As I have shown in the articles about traditional Feng Shui, this exceeds the limits of an art which can be amateurishly practiced by anyone; instead, it tries to become, through the efforts of masters and practitioners, a real science.

The books issued here present, at the best case, pieces of this science; provided that they do not present an incomplete and misshaped version of what was the traditional Feng Shui at its origin. One example could be those booklets offering information (ready to be applied by anyone!) about the school of the 8 (or 9) aspirations, a school proposing standard solutions for each house, irrespectively for the year when it was built or the way it is placed in space.

For most enthusiastic people, the authors’ promises are very tempting; one can place a fish tank in the northern area and soon they will be reach. One can paint a southern wall in red and they will be famous from a day to the other (or they will be promoted by the boss at work). Well, if you have read at least some of the previous articles you can realize that things do not work that way.

I want you to understand me well. The booklets issued here (and on other countries as well, where Feng Shui is known due to the schools started during the ’70 decade) have a positive role, namely to introduce this (future) science and to present the basic principles (the five elements, the eight trigrams etc.) But beyond the informative elements, the respective booklets do not contain any valuable information or that would give good results.

If, however, you want to arrange yourself the space where you live, try the following “recipe”. According to my observations after the expertises I carried out, many times the female intuition was better than the book indications. The ladies who worked with our team had succeeded, only by following their heart, to choose the good spots in a house and even to place some objects that could be used also as remedies, in the places that I indicated, afterwards. This does not mean that intuition can replace Feng Shui though.

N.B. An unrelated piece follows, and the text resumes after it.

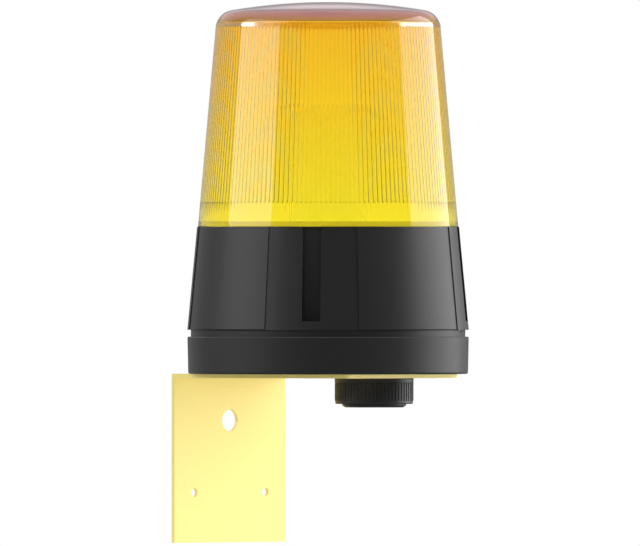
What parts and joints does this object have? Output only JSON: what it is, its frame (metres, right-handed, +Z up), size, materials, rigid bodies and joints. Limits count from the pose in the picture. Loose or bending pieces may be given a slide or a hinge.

In one of the first articles where I briefly presented the Feng Shui school, one of the levels was the intuitive one. It is a level which gives good but limited results.

When you approach a Feng Shui consultant, it would be better to test their experience / provenience before inviting them to your house. If you didn’t, however, do so and you see them walking through your house with a compass giving various indications about rearranging the furniture, you are clearly in front of a “practitioner” of Feng Shui from books.

Also, if they work on the plan of the house but uses an octogone or a square oriented in several ways (depending on the cardinal points or on the orientation of the main entrance) you have the same thing - Feng Shui from books.

Unfortunately we still have the wrong perception according to which you can take “ready-made” recipes from books, internet etc. that you can apply and have results. I am sure you have already understood this is not possible or, if there are results, these are mainly due to the inner energy of the respective persons. When the energy is not there, results can’t be sustained either.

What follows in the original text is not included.